I'm wondering if he is on meds if that is a side effect although I would think if he was on meds, it might have the opposite effect? Then again one may have nothing to do with the other, but it was just something that crossed my mind.


----------



## Runs like Dog (Feb 25, 2011)

Meth heads do that a lot too.


----------



## that_girl (Jul 6, 2011)

Personally, I would walk away from this relationship.


----------



## 40cal (Sep 2, 2011)

I was on the flip side of this situation recently, except I would beat off then I wouldn't show my wife any attention. So we tried an experiment where I wouldn't masturbate at all.

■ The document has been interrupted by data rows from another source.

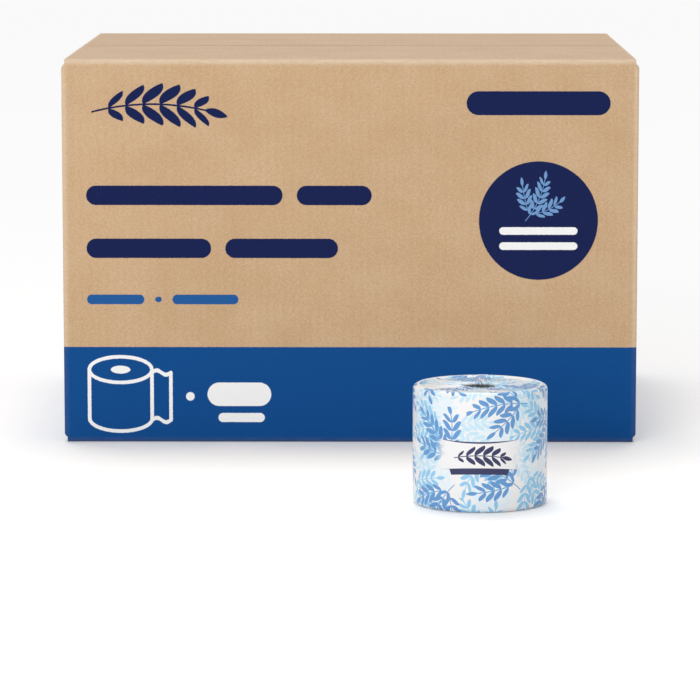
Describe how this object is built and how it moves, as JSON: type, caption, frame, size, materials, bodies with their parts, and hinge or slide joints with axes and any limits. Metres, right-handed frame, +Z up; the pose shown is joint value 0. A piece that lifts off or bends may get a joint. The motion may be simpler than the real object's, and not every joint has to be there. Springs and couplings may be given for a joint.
{
  "type": "toilet paper roll pack",
  "caption": "Sealed slotted carton of toilet paper rolls with a paper-wrapped roll standing upright in front of it.",
  "frame": {"origin": "on the surface that the pack stands on, in the middle of the whole pack's footprint", "axes": "+Z up; the carton's printed front faces -Y, and the roll stands before it; +X to the right seen from the front"},
  "size_m": [0.53, 0.8435, 0.355],
  "materials": {
    "printed_board": "uncoated kraft liner, printed",
    "printed_paper": "thin glazed paper, printed",
    "core_board": "spiral-wound grey board",
    "tissue": "soft embossed tissue"
  },
  "bodies": {
    "root": {"carton": "printed_board", "wrapper": "printed_paper", "core_tube": "core_board", "tissue_roll": "tissue"}
  },
  "joints": []
}
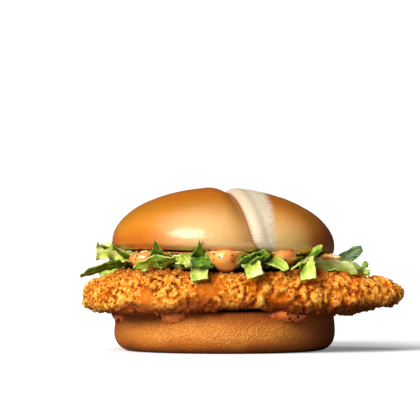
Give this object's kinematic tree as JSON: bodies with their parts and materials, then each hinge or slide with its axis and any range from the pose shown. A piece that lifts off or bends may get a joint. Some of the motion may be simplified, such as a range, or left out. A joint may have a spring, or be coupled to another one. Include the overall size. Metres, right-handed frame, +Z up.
{
  "type": "chicken burger",
  "caption": "Round glossy bun with a breaded fillet wider than the bun, cut lettuce and an orange sauce above and below the fillet.",
  "frame": {"origin": "centre of the heel's flat base, on the surface that the burger stands on", "axes": "+Z up through the bun, +X along the fillet towards its pointed end, -Y towards the shown front"},
  "size_m": [0.1617, 0.1225, 0.0811],
  "materials": {
    "heel_bread": "matt baked crust with a fine grain",
    "crown_bread": "smooth glazed crust",
    "fried_crust": "rough fried crumb with a little oil",
    "lettuce": "satin leaf",
    "sauce": "wet gloss"
  },
  "bodies": {
    "root": {"heel": "heel_bread", "sauce_lower": "sauce", "fillet": "fried_crust", "lettuce": "lettuce", "sauce_upper": "sauce", "crown": "crown_bread"}
  },
  "joints": []
}
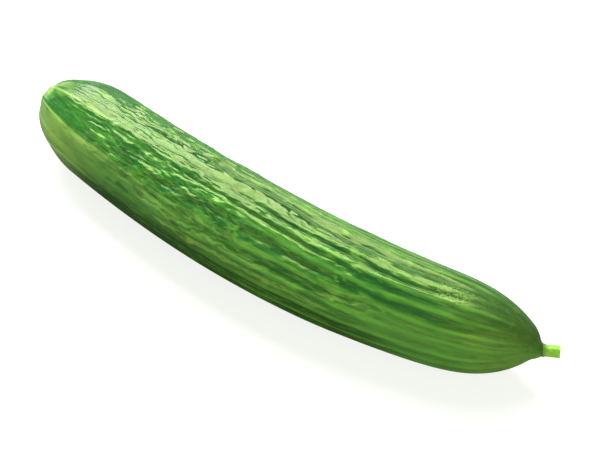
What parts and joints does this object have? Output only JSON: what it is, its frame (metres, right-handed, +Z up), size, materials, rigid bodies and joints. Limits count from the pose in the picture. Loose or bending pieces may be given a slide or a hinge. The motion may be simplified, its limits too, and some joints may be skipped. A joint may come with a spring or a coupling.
{
  "type": "cucumber",
  "caption": "Whole long seedless cucumber lying on its side, gently bowed, with lengthwise ribs, puckered waxy skin, a dimpled blossom scar and a short stub of cut stem.",
  "frame": {"origin": "on the surface that it lies on, under the middle of the whole cucumber with its stem", "axes": "+X from the blossom end to the stem end, +Z up, and the fruit's middle bows towards -Y"},
  "size_m": [0.3054, 0.0642, 0.051],
  "materials": {
    "skin": "waxy deep green skin with paler ribs and a soft gloss",
    "stem": "fresh yellow-green stalk, satin, with a paler cut face"
  },
  "bodies": {
    "root": {"fruit": "skin", "stem": "stem"}
  },
  "joints": []
}
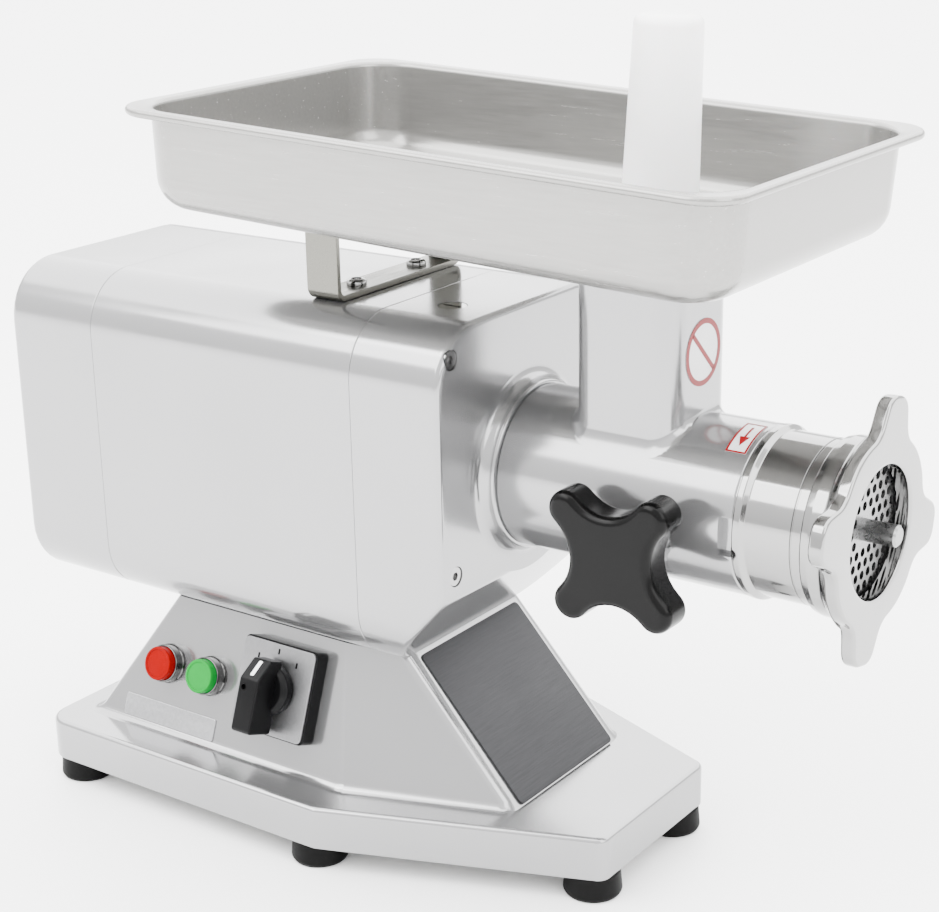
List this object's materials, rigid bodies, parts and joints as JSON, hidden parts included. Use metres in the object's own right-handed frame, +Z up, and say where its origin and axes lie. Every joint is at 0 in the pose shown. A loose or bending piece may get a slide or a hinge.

I would only rely on her for sexual pleasure. It was weird for the first week but after that our sex life went nuts we were doing crazy stuff, like the crazy fun stuff you do when u first meet someone. if you don't want to leave him maybe you should try the same thing. this way you both make the effort, hes making the effort by masturbating less and you make the effort by having more sex.


----------



## SockPuppet (May 16, 2011)

I doubt he has a high sex drive, because he shows signs of chronic masturbation. They arent the same thing.

Id assume its caused by his bipolar disorder or maybe some emotional issues. Bring it up with a proffesional and see what input they can provide. Be ready for the fight though, if he's bipolar and doesnt think he has a problerm.


----------